I opt for foodie wordplay because that’s the brilliance behind The Platform. Take a daily activity, three-times repeated, commonplace amongst most worldwide households – then wield it against civilization. Meals are a source of comfort for most; eating equated to sustenance and indulgence. Urrutia, vindictively, takes a mouthwatering spread of top-chef delectables and then mashes, macerates, and tears apart each dish like they’re Instagramable sacrifices. Culinary arts are no longer a soothing image, but now an instigator for malicious intent.
As the table descends from “level one” downward, Urrutia uses Goreng’s conscience to navigate the numerous atrocities at play. Those on top, benefitting from hot-out-the-oven pickings? Gluttons who piggishly scarf whatever they can based on availability. Those unluckily trapped in the basement levels? Driven to cannibalism, murder, and worse as bone-dry carcasses are all that’s left. Characters hopelessly suggest rationing methods, as enough dishes are provided to feed the entire complex should cooler heads prevail – but that’s what The Platform aims to expose. Fangs gnashing, tempers flaring. No mercy is granted despite inhabitants being moved floor to floor by “managers” we’ll call them. “Mine is mine” without sympathy becomes the motto, men and women no longer treating others as they’d desire pleasantries shown unto themselves.
Thus brings us to Goreng’s experience, which is our cinematic perspective. The sap who clutches paper pages and binding as his one “contraband” allowance whereas Trimagasi hugs his steel kitchen knife. Goreng abstains from digesting backwash “leftovers” as a mid-level commoner, but then his situation sinks deeper and direr. As hunger pangs louden, gristle scraps become more appetizing. When dropped to a bottom level, Trimagasi confesses the tasty fate of his previous cellmate since someone’s gotta eat. When granted positioning towards the top, Goreng scoffs at Imoguiri’s (Antonia San Juan) polite attempts to pass down a “rations only” menu telephone-style. Inmates are given full run of the proverbial asylum, and anarchy is the only rule. Urrutia doesn’t shy from the dehumanizing results you’d expect.
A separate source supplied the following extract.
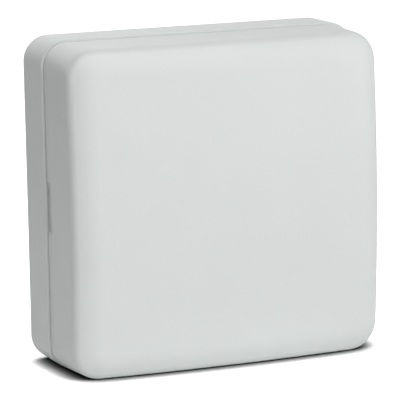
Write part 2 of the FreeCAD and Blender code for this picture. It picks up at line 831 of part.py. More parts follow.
def gull_leads(x, z, half_body, count, pitch, quarter_turns):
    """One side's row of bent leads; quarter_turns picks the side of the chip."""
    foot_y = board_face_y
    knee_y = board_face_y - chip_stand - lead_drop
    out = half_body + lead_reach
    step = out - lead_foot
    profile = [
        (half_body, knee_y), (half_body, knee_y - lead_thickness), (step, knee_y - lead_thickness),
        (step + lead_thickness, foot_y - lead_thickness), (out, foot_y - lead_thickness), (out, foot_y),
        (step, foot_y), (step - lead_thickness, knee_y),
    ]
    leads = []
    for i in range(count):
        offset = (i - (count - 1) / 2) * pitch - lead_width / 2
        corners = [V(across, y, offset) for across, y in profile]
        lead = Part.Face(Part.makePolygon(corners + corners[:1])).extrude(V(0, 0, lead_width))
        leads.append(turned(lead, V(0, 1, 0), 90 * quarter_turns, V(x, 0, z)))
    return leads


def chips():
    body = on_board(
        controller_x, controller_z, controller_width, controller_width, controller_height, chip_stand
    )
    keep("controller_body", body.makeChamfer(chip_stand, body.Edges))
    leads = []
    for side in range(4):
        leads += gull_leads(
            controller_x, controller_z, controller_width / 2, controller_leads_per_side,
            controller_lead_pitch, side,
        )
    keep("controller_leads", *leads)
    body = on_board(
        amplifier_x, amplifier_z, amplifier_width, amplifier_length, amplifier_height, chip_stand
    )
    keep("amplifier_body", body.makeChamfer(chip_stand, body.Edges))
    leads = []
    for side in (0, 2):
        leads += gull_leads(
            amplifier_x, amplifier_z, amplifier_width / 2, amplifier_leads_per_side,
            amplifier_lead_pitch, side,
        )
    keep("amplifier_leads", *leads)


def small_parts():
    crystal = on_board(
        crystal_x, crystal_z, crystal_width, crystal_length, crystal_height, 0, crystal_corner_radius
    )
    top = edges_at_y(crystal, board_face_y - crystal_height)
    keep("crystal_can", crystal.makeFillet(can_edge_radius, top))
    cans, bases = [], []
    for i in range(2):
        z = can_z + i * can_pitch
        base = on_board(can_x, z, can_base_width, can_base_width, can_base_height)
        right_edges = [e for e in edges_along_y(base) if e.BoundBox.XMin > can_x]
        bases.append(base.makeChamfer(can_base_chamfer, right_edges))
        foot = board_face_y - can_base_height
        can = rod(can_x, z, can_radius, foot - can_height, foot)
        cans.append(can.makeFillet(can_edge_radius, edges_at_y(can, foot - can_height)))
    keep("capacitor_cans", *cans)
    keep("capacitor_bases", *bases)
    rows = (
        ("chip_resistors", resistor_x, resistor_z, resistor_count, resistor_height),
        ("chip_capacitors", capacitor_x, capacitor_z, capacitor_count, capacitor_height),
    )
    for name, x, z, count, height in rows:
        keep(name, *[on_board(x + i * chip_pitch, z, chip_width, chip_length, height) for i in range(count)])


def test_header():
    length = pin_count * pin_pitch
    block = on_board(header_x, header_z, length, pin_pitch, header_height)
    columns = [header_x + (i - (pin_count - 1) / 2) * pin_pitch for i in range(pin_count)]
    hole_width = pin_width + 2 * snug_fit
    holes = [on_board(x, header_z, hole_width, hole_width, header_height) for x in columns]
    keep("test_header", block.cut(holes))
    pin_height = header_height + pin_stand
    pins = [on_board(x, header_z, pin_width, pin_width, pin_height) for x in columns]
    keep("test_header_pins", *pins)
    jumper_x = (columns[0] + columns[1]) / 2
    seat = header_height + jumper_seat
    width = 2 * pin_pitch - jumper_hole_fit
    jumper = on_board(jumper_x, header_z, width, pin_pitch, jumper_height, seat)
    tab = on_board(
        jumper_x, header_z, jumper_tab_width, pin_pitch, jumper_tab_height, seat + jumper_height
    )
    hole_width = pin_width + 2 * jumper_hole_fit
    depth = jumper_height - jumper_wall
    holes = [on_board(x, header_z, hole_width, hole_width, depth, seat) for x in columns[:2]]
    keep("test_jumper", jumper.fuse(tab).removeSplitter().cut(holes))


def build():
    rear_shell()
    front_cover()
    circuit_board()
    board_screws()
    cell()
    cell_holder()
    cell_contacts()
    microphone()
    tamper_switch(
        "wall_tamper", wall_tamper_x, wall_tamper_z, board_back_y, 1, wall_tamper_height,
        wall_y + wall_tamper_travel, 0,
    )
    tamper_switch(
        "cover_tamper", cover_tamper_x, cover_tamper_z, board_face_y, -1, cover_tamper_height,
        board_face_y - cover_tamper_height - cover_tamper_stand, cover_tamper_travel,
    )
    enrol_switch()
    sensitivity_switch()
    for i, name in enumerate(("green_led", "amber_led", "red_led")):
        lamp(name, led_x + (i - 2) * led_pitch)
    radio()
    chips()
    small_parts()
    test_header()


build()
os.makedirs("parts", exist_ok=True)
for name, shape in parts.items():
    whole = shape.isValid() and all(solid.isClosed() for solid in shape.Solids)
    print(f"{name}: {len(shape.Solids)} solid(s), valid {whole}, {shape.Volume:.1f} mm3")
    shape.exportStep(f"parts/{name}.step")
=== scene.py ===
"""A square wall-mounted sensor, dressed for a product photograph: materials, details, camera and studio.

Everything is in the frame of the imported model: +X right, +Y back, +Z up. Details are drawn in millimetres.
"""

import json
import math

import bmesh
import bpy
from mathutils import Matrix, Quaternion, Vector


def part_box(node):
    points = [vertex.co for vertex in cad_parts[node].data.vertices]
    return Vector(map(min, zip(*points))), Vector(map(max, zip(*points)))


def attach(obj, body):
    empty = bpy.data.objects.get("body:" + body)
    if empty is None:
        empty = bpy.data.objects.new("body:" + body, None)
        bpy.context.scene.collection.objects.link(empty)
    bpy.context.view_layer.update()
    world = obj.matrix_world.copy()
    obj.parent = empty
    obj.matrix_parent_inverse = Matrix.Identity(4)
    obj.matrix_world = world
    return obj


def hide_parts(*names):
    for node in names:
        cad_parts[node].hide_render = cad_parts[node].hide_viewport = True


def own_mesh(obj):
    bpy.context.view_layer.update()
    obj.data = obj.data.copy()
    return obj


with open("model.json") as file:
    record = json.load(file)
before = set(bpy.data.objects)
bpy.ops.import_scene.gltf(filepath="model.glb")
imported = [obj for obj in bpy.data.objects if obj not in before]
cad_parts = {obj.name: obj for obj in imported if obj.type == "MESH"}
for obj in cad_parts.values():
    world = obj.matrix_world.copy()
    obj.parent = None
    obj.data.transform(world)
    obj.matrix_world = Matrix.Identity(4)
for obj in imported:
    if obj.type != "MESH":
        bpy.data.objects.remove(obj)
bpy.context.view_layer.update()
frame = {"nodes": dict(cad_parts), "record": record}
nodes = frame["nodes"]
MM = 0.001

# Soft noise seldom leaves this range
NOISE_LOW, NOISE_HIGH = 0.3, 0.7


# Materials

class Surface:
    """A material with one Principled shader, built up node by node. Lengths are in metres."""

    def __init__(self, name, roughness, **sockets):
        self.name = name
        self.material = bpy.data.materials.new(name)
        self.material.use_nodes = True
        self.tree = self.material.node_tree
        self.shader = self.tree.nodes["Principled BSDF"]
        self.shader.inputs["Roughness"].default_value = roughness
        for key, value in sockets.items():
            self.shader.inputs[key.replace("_", " ")].default_value = value
        self.place = self.tree.nodes.new("ShaderNodeTexCoord").outputs["Object"]
        self.normal = None

    def node(self, kind, *inputs, **settings):
        """Adds a node. Each input is a socket to link, a value, or None to leave it alone."""
        new = self.tree.nodes.new("ShaderNode" + kind)
        for key, value in settings.items():
            setattr(new, key, value)
        for socket, value in zip(new.inputs, inputs):
            if isinstance(value, bpy.types.NodeSocket):
                self.tree.links.new(value, socket)
            elif value is not None:
                socket.default_value = value
        return new

    def feed(self, name, output):
        self.tree.links.new(output, self.shader.inputs[name])

    def math(self, operation, first, second=None):
        return self.node("Math", first, second, operation=operation).outputs[0]

    def noise(self, size, detail=2.0, stretch=None, distortion=0.0):
        """Soft noise with patches about as large as size, drawn out along each axis by stretch."""
        place = self.place
        if stretch:
            place = self.node("Mapping", place, None, None, [1 / factor for factor in stretch]).outputs[0]
        new = self.node("TexNoise", place)
        for key, value in (("Scale", 1 / size), ("Detail", detail), ("Distortion", distortion)):
            new.inputs[key].default_value = value
        return new.outputs[0]

    def cells(self, size):
        """The distance from scattered points about as far apart as size."""
        new = self.node("TexVoronoi", self.place)
        new.inputs["Scale"].default_value = 1 / size
        return new.outputs[0]

    def along(self, axis):
        """The place along one axis."""
        return self.node("SeparateXYZ", self.place).outputs["XYZ".index(axis)]

    def wave(self, axis, pitch):
        """A sine wave along one axis, from -1 to 1."""
        return self.math("SINE", self.math("MULTIPLY", self.along(axis), 2 * math.pi / pitch))

    def faces(self, axis):
        """How squarely the surface faces along an axis, from -1 to 1."""
        normal = self.tree.nodes.new("ShaderNodeNewGeometry").outputs["Normal"]
        return self.node("SeparateXYZ", normal).outputs["XYZ".index(axis)]

    def span(self, value, low, high, to_low=0.0, to_high=1.0):
        """Maps the range from low to high onto another, and stops at its ends."""
        return self.node("MapRange", value, low, high, to_low, to_high).outputs[0]

    def spread(self, noise, to_low=0.0, to_high=1.0):
        """Maps soft noise onto a whole range."""
        return self.span(noise, NOISE_LOW, NOISE_HIGH, to_low, to_high)

    def mix(self, factor, first, second):
        """A colour between two colours, each a triple or a socket."""
        new = self.node("Mix", data_type="RGBA")
        for index, value in ((0, factor), (6, first), (7, second)):
            socket = new.inputs[index]
            if isinstance(value, bpy.types.NodeSocket):
                self.tree.links.new(value, socket)
            elif isinstance(value, (int, float)):
                socket.default_value = value
            else:
                socket.default_value = (*value, 1)
        return new.outputs[2]

    def bump(self, height, distance):
        """Raises the surface by a height map. Later calls add to earlier ones."""
        new = self.node("Bump")
        new.inputs["Distance"].default_value = distance
        self.tree.links.new(height, new.inputs["Height"])
        if self.normal is not None:
            self.tree.links.new(self.normal, new.inputs["Normal"])
        self.normal = new.outputs[0]
        self.feed("Normal", self.normal)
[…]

Better yet, The Platform is fu**ing ruthless. Excuse my language, but the barbaric treatment of edible perfection is only the first course in terms of disturbing contextual punishments. Characters accept their fates when hope seems glib by splatting, hanging, flaying – anything that’ll make your skin squirm. Urrutia begs you to stomach every decision, each raw cut of festering, maggot-ridden flesh, to the point where primality devolves “participants” to a level of bloodsoaked injustice. Life outside enclosed walls ceases to exist, only “The Platform” left as a cyclical altar to be worshipped as their new God. Utter craziness? Undoubtedly. A unique and daunting catalyst for a sickening brand of societal breakdown? Mesmeric, frankly.
The Platform may layer decadent buttercream frosting atop moist, sumptuous spice cakes, but this is not a sugar-coated presentation of man’s better intentions. Galder Gaztelu-Urrutia aims to rally the troops, tired of being shit on for too long (direct metaphor). Aggression and angst are elevated as communal wellness dissolves under sizzling red-light color filtration, and yet, there’s positivity to clutch before the credits roll. Yes, the movie about decapitations and nuclear class warfare and starving future murders *still* retains a glimmer of hope to be acknowledged. Who says you can’t have it all these days?
Great
The Platform is a multi-tiered assembly of tension, terror and terrible imaginings that, in cake form, would be worth centerpiece window placement in any professional pâtisserie.